One year ago, the nation cried with Parkland, Florida, after a gunman killed 17 people at Marjory Stoneman Douglas High School. Many survivors channeled their grief into a nationwide effort to enact legislation aimed at preventing gun violence. They've been praised for their hard work and tenacity since the tragedy, and a beloved figure who has long worked towards gun reform added his voice to the chorus on Thursday. Barack Obama's Parkland anniversary message on Twitter celebrated the young advocates' successes in the most touching way.

"In the year since their friends were killed, the students of Parkland refused to settle for the way things are and marched, organized, and pushed for the way things should be - helping pass meaningful new gun violence laws in states across the country," Obama tweeted on Thursday. "I'm proud of all of them."

During his presidency, Obama worked hard on the issue of gun violence prevention, but he had limited success. In 2016, he released a series of executive orders enacting policies to reduce gun violence, for example, and in 2012 he set up a task force headed by Vice President Joe Biden to address the response to the tragic shooting at Sandy Hook Elementary School.

In the end, Obama's work toward gun control legislation didn't result in much change, the Guardian wrote. While a number of states managed to pass gun violence prevention laws, according to the Guardian, Republicans in Congress blocked any progress on that front at the federal level. Obama's efforts thus fell flat.

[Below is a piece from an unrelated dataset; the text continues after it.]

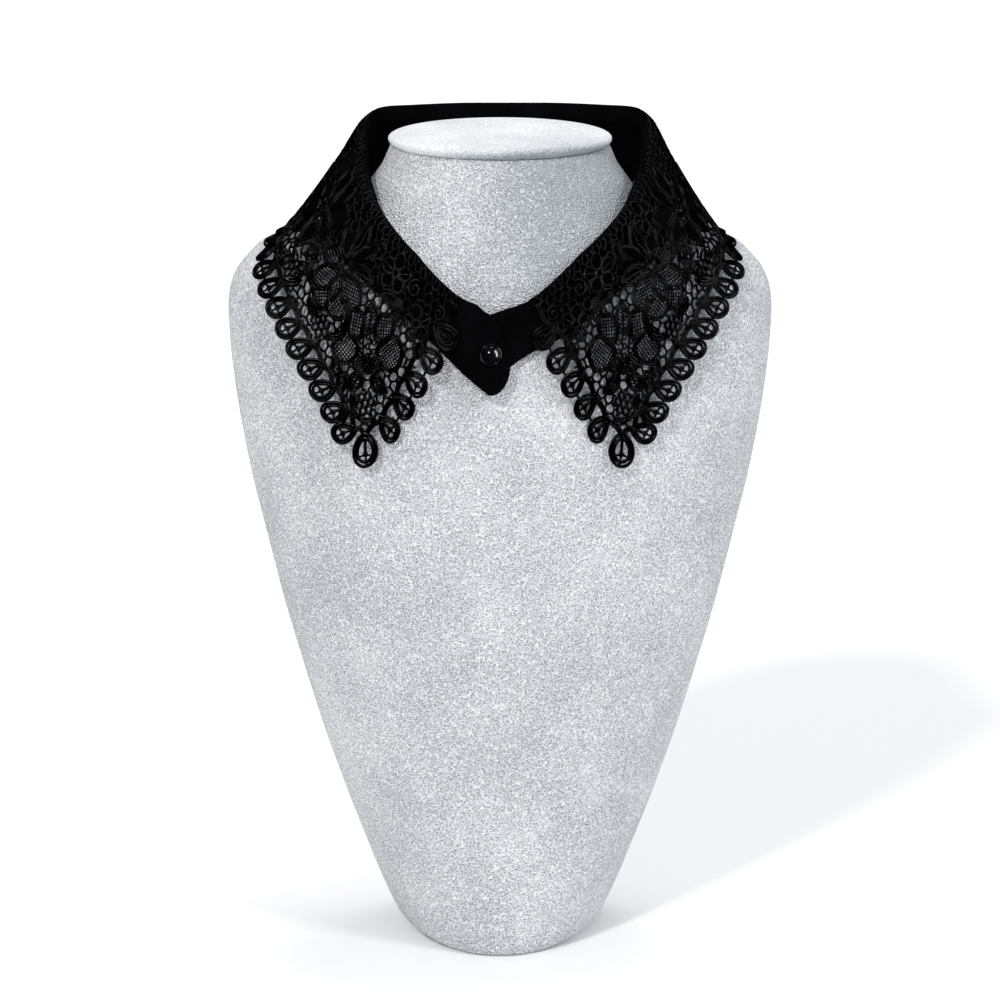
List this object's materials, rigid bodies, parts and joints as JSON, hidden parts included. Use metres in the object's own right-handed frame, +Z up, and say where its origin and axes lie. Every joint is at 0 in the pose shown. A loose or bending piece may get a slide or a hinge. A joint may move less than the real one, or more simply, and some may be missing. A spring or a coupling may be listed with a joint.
{
  "type": "lace collar on a display bust",
  "caption": "Detachable shirt collar with a fabric neckband, button front and pointed lace fall, worn by a limbless neck-and-chest display bust.",
  "frame": {"origin": "middle of the bust's flat underside, under the axis of its neck", "axes": "+Z up along the bust, -Y to the front where the collar buttons, +X to the wearer's left (right as seen from the front)"},
  "size_m": [0.2484, 0.1557, 0.3815],
  "materials": {
    "suede": "matt pale grey suede-like pile",
    "band_cloth": "matt black woven cloth",
    "lace": "black corded lace with a soft thread sheen",
    "button_gloss": "glossy black"
  },
  "bodies": {
    "root": {"display_bust": "suede", "neck_cap": "suede", "neck_band": "band_cloth", "fall_left": "lace", "fall_right": "lace", "button": "button_gloss"}
  },
  "joints": []
}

In some regards, the Parkland students have had a similar rate of success. The year since the Parkland shooting hasn't seen any gun reform legislation at the federal level, either, although gun violence prevention laws have passed in numerous states across the country. Beyond the individual state laws, a report from the Giffords Law Center to Prevent Gun Violence said that the Parkland students and their motivation on the issue actually drove a "tectonic shift" in the gun safety movement, which now has momentum that it's never seen before thanks to their tireless work.

The Parkland survivors got that momentum going only days after the shooting, when they announced that they would hold the March for Our Lives event in Washington D.C. in March 2018, which quickly went viral and ended up taking place in cities across the country. They also formed an organization, Never Again, to back the March for Our Lives and many other events. Soon after the march, the organization turned its focus to the 2018 midterms, with the goal of voting out politicians beholden to the gun lobby. In the end, Democrats flipped 41 seats in the House of Representatives — and the Never Again movement's advocacy just may have played a role in that.

Obama's tenure in politics may be over, but his voice — and his commendations — still carry a lot of weight. Perhaps his message will help give Parkland survivors the strength to keep fighting for their goals.